Work to do
Print out every line, exactly as written.

Materials provided
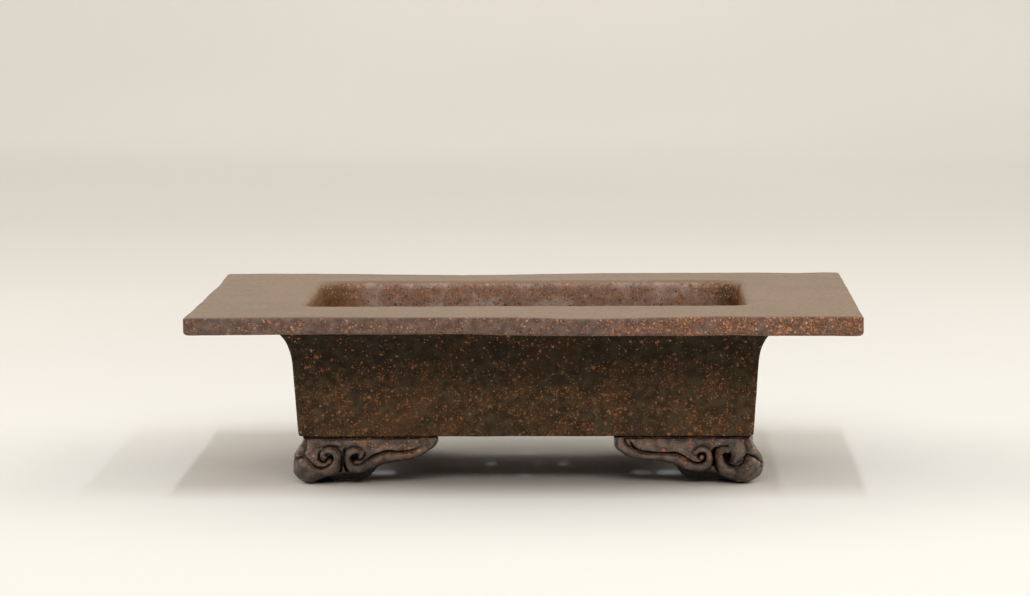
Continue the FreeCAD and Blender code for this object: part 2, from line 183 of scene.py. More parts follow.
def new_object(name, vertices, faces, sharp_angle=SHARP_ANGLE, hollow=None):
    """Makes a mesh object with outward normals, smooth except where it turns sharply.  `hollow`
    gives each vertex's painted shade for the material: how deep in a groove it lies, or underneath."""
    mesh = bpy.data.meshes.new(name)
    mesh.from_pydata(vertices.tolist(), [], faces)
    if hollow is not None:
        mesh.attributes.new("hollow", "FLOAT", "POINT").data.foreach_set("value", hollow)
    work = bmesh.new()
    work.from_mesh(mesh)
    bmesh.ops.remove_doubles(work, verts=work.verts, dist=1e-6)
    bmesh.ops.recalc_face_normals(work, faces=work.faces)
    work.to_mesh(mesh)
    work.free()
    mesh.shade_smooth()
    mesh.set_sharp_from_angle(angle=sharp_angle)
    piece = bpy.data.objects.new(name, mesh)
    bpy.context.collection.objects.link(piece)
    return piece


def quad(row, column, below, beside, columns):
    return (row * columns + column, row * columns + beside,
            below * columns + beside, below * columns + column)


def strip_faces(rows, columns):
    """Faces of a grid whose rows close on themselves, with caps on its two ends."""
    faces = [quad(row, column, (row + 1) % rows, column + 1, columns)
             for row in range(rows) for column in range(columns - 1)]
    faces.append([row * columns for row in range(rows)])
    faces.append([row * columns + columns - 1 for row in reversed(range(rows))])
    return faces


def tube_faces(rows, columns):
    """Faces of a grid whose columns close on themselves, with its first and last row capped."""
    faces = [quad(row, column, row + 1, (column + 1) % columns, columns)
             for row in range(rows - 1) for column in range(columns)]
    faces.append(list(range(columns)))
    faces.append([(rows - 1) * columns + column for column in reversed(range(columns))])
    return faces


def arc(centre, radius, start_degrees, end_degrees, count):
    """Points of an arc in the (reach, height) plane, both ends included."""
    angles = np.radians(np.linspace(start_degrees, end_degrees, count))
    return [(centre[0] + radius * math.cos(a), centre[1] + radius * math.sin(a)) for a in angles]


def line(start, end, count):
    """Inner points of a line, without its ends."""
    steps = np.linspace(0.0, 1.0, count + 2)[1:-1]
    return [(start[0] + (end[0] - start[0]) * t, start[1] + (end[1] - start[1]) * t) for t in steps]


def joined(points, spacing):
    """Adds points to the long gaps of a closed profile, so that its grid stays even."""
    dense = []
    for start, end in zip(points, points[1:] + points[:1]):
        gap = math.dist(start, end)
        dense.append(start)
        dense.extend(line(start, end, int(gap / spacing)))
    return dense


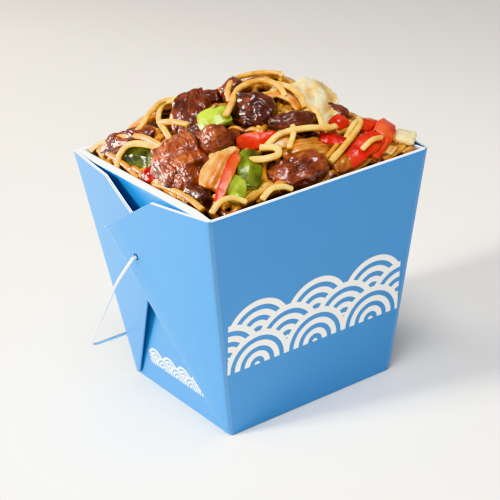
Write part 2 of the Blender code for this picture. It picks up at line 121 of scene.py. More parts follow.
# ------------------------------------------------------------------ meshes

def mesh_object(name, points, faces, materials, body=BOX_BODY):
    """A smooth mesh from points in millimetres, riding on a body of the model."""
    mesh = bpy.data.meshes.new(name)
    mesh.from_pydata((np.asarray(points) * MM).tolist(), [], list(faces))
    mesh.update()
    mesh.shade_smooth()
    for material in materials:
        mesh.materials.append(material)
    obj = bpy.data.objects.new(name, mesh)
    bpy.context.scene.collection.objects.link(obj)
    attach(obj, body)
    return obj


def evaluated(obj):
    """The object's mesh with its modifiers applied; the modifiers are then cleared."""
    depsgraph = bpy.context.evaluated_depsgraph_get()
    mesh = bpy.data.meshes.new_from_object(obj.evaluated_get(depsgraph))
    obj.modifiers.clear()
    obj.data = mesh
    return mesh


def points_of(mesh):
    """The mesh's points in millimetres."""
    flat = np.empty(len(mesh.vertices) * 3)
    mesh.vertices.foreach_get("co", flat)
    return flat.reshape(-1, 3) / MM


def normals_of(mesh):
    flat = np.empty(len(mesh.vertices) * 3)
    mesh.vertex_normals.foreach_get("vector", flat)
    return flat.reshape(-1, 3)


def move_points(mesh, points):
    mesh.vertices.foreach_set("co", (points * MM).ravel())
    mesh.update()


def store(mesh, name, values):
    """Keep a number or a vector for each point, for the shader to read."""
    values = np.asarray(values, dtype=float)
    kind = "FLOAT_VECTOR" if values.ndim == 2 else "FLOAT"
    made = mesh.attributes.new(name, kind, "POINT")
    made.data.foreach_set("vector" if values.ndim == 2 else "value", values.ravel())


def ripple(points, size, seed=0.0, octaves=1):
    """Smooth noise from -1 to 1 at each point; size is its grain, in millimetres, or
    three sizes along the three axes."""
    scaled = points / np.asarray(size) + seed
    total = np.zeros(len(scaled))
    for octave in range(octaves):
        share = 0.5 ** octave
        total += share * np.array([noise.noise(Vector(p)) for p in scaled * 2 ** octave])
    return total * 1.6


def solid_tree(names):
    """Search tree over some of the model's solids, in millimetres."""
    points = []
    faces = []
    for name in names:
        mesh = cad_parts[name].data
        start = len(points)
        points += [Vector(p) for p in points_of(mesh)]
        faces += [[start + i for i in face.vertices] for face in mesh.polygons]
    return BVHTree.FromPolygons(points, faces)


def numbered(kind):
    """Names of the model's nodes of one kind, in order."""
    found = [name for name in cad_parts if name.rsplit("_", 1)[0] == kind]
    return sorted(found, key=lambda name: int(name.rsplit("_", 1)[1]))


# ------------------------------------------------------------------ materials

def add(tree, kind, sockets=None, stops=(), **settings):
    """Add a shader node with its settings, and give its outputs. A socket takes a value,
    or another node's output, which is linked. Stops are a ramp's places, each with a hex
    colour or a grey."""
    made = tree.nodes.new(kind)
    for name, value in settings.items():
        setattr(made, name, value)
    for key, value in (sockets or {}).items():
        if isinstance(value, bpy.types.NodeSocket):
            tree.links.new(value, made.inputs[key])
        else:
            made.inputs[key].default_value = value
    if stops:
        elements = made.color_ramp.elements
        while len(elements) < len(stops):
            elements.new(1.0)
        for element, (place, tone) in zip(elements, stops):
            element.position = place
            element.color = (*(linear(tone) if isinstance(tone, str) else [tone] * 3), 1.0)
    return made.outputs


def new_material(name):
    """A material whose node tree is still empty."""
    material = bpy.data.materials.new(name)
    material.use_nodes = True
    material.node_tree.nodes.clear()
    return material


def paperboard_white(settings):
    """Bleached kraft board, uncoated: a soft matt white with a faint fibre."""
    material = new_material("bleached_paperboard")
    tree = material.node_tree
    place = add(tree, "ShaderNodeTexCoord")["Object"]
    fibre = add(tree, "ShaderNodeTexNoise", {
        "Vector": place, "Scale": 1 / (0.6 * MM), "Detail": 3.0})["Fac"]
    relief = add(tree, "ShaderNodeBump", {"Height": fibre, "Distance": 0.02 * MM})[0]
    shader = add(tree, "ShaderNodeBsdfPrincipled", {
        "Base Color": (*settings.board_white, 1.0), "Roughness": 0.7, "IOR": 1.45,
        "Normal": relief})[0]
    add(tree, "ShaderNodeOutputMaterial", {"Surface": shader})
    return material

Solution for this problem
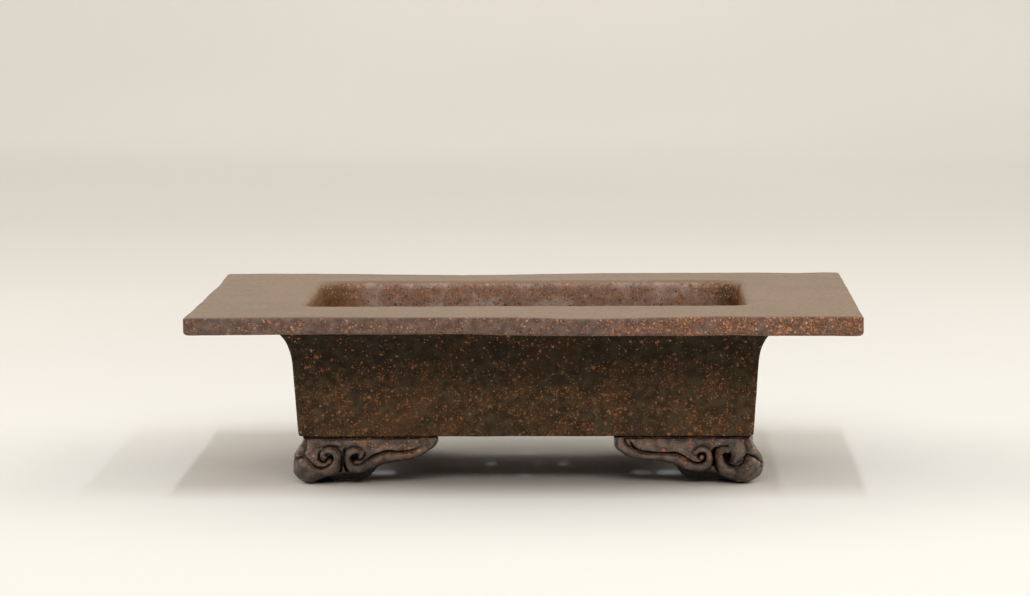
Continue the FreeCAD and Blender code for this object: part 2, from line 183 of scene.py. More parts follow.
def new_object(name, vertices, faces, sharp_angle=SHARP_ANGLE, hollow=None):
    """Makes a mesh object with outward normals, smooth except where it turns sharply.  `hollow`
    gives each vertex's painted shade for the material: how deep in a groove it lies, or underneath."""
    mesh = bpy.data.meshes.new(name)
    mesh.from_pydata(vertices.tolist(), [], faces)
    if hollow is not None:
        mesh.attributes.new("hollow", "FLOAT", "POINT").data.foreach_set("value", hollow)
    work = bmesh.new()
    work.from_mesh(mesh)
    bmesh.ops.remove_doubles(work, verts=work.verts, dist=1e-6)
    bmesh.ops.recalc_face_normals(work, faces=work.faces)
    work.to_mesh(mesh)
    work.free()
    mesh.shade_smooth()
    mesh.set_sharp_from_angle(angle=sharp_angle)
    piece = bpy.data.objects.new(name, mesh)
    bpy.context.collection.objects.link(piece)
    return piece


def quad(row, column, below, beside, columns):
    return (row * columns + column, row * columns + beside,
            below * columns + beside, below * columns + column)


def strip_faces(rows, columns):
    """Faces of a grid whose rows close on themselves, with caps on its two ends."""
    faces = [quad(row, column, (row + 1) % rows, column + 1, columns)
             for row in range(rows) for column in range(columns - 1)]
    faces.append([row * columns for row in range(rows)])
    faces.append([row * columns + columns - 1 for row in reversed(range(rows))])
    return faces


def tube_faces(rows, columns):
    """Faces of a grid whose columns close on themselves, with its first and last row capped."""
    faces = [quad(row, column, row + 1, (column + 1) % columns, columns)
             for row in range(rows - 1) for column in range(columns)]
    faces.append(list(range(columns)))
    faces.append([(rows - 1) * columns + column for column in reversed(range(columns))])
    return faces


def arc(centre, radius, start_degrees, end_degrees, count):
    """Points of an arc in the (reach, height) plane, both ends included."""
    angles = np.radians(np.linspace(start_degrees, end_degrees, count))
    return [(centre[0] + radius * math.cos(a), centre[1] + radius * math.sin(a)) for a in angles]


def line(start, end, count):
    """Inner points of a line, without its ends."""
    steps = np.linspace(0.0, 1.0, count + 2)[1:-1]
    return [(start[0] + (end[0] - start[0]) * t, start[1] + (end[1] - start[1]) * t) for t in steps]


def joined(points, spacing):
    """Adds points to the long gaps of a closed profile, so that its grid stays even."""
    dense = []
    for start, end in zip(points, points[1:] + points[:1]):
        gap = math.dist(start, end)
        dense.append(start)
        dense.extend(line(start, end, int(gap / spacing)))
    return dense


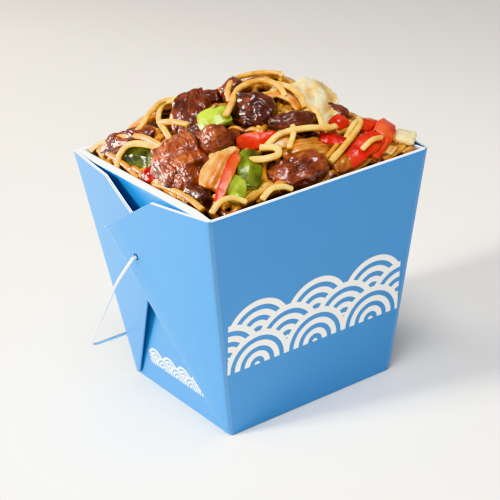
Write part 2 of the Blender code for this picture. It picks up at line 121 of scene.py. More parts follow.
# ------------------------------------------------------------------ meshes

def mesh_object(name, points, faces, materials, body=BOX_BODY):
    """A smooth mesh from points in millimetres, riding on a body of the model."""
    mesh = bpy.data.meshes.new(name)
    mesh.from_pydata((np.asarray(points) * MM).tolist(), [], list(faces))
    mesh.update()
    mesh.shade_smooth()
    for material in materials:
        mesh.materials.append(material)
    obj = bpy.data.objects.new(name, mesh)
    bpy.context.scene.collection.objects.link(obj)
    attach(obj, body)
    return obj


def evaluated(obj):
    """The object's mesh with its modifiers applied; the modifiers are then cleared."""
    depsgraph = bpy.context.evaluated_depsgraph_get()
    mesh = bpy.data.meshes.new_from_object(obj.evaluated_get(depsgraph))
    obj.modifiers.clear()
    obj.data = mesh
    return mesh


def points_of(mesh):
    """The mesh's points in millimetres."""
    flat = np.empty(len(mesh.vertices) * 3)
    mesh.vertices.foreach_get("co", flat)
    return flat.reshape(-1, 3) / MM


def normals_of(mesh):
    flat = np.empty(len(mesh.vertices) * 3)
    mesh.vertex_normals.foreach_get("vector", flat)
    return flat.reshape(-1, 3)


def move_points(mesh, points):
    mesh.vertices.foreach_set("co", (points * MM).ravel())
    mesh.update()


def store(mesh, name, values):
    """Keep a number or a vector for each point, for the shader to read."""
    values = np.asarray(values, dtype=float)
    kind = "FLOAT_VECTOR" if values.ndim == 2 else "FLOAT"
    made = mesh.attributes.new(name, kind, "POINT")
    made.data.foreach_set("vector" if values.ndim == 2 else "value", values.ravel())


def ripple(points, size, seed=0.0, octaves=1):
    """Smooth noise from -1 to 1 at each point; size is its grain, in millimetres, or
    three sizes along the three axes."""
    scaled = points / np.asarray(size) + seed
    total = np.zeros(len(scaled))
    for octave in range(octaves):
        share = 0.5 ** octave
        total += share * np.array([noise.noise(Vector(p)) for p in scaled * 2 ** octave])
    return total * 1.6


def solid_tree(names):
    """Search tree over some of the model's solids, in millimetres."""
    points = []
    faces = []
    for name in names:
        mesh = cad_parts[name].data
        start = len(points)
        points += [Vector(p) for p in points_of(mesh)]
        faces += [[start + i for i in face.vertices] for face in mesh.polygons]
    return BVHTree.FromPolygons(points, faces)


def numbered(kind):
    """Names of the model's nodes of one kind, in order."""
    found = [name for name in cad_parts if name.rsplit("_", 1)[0] == kind]
    return sorted(found, key=lambda name: int(name.rsplit("_", 1)[1]))


# ------------------------------------------------------------------ materials

def add(tree, kind, sockets=None, stops=(), **settings):
    """Add a shader node with its settings, and give its outputs. A socket takes a value,
    or another node's output, which is linked. Stops are a ramp's places, each with a hex
    colour or a grey."""
    made = tree.nodes.new(kind)
    for name, value in settings.items():
        setattr(made, name, value)
    for key, value in (sockets or {}).items():
        if isinstance(value, bpy.types.NodeSocket):
            tree.links.new(value, made.inputs[key])
        else:
            made.inputs[key].default_value = value
    if stops:
        elements = made.color_ramp.elements
        while len(elements) < len(stops):
            elements.new(1.0)
        for element, (place, tone) in zip(elements, stops):
            element.position = place
            element.color = (*(linear(tone) if isinstance(tone, str) else [tone] * 3), 1.0)
    return made.outputs


def new_material(name):
    """A material whose node tree is still empty."""
    material = bpy.data.materials.new(name)
    material.use_nodes = True
    material.node_tree.nodes.clear()
    return material


def paperboard_white(settings):
    """Bleached kraft board, uncoated: a soft matt white with a faint fibre."""
    material = new_material("bleached_paperboard")
    tree = material.node_tree
    place = add(tree, "ShaderNodeTexCoord")["Object"]
    fibre = add(tree, "ShaderNodeTexNoise", {
        "Vector": place, "Scale": 1 / (0.6 * MM), "Detail": 3.0})["Fac"]
    relief = add(tree, "ShaderNodeBump", {"Height": fibre, "Distance": 0.02 * MM})[0]
    shader = add(tree, "ShaderNodeBsdfPrincipled", {
        "Base Color": (*settings.board_white, 1.0), "Roughness": 0.7, "IOR": 1.45,
        "Normal": relief})[0]
    add(tree, "ShaderNodeOutputMaterial", {"Surface": shader})
    return material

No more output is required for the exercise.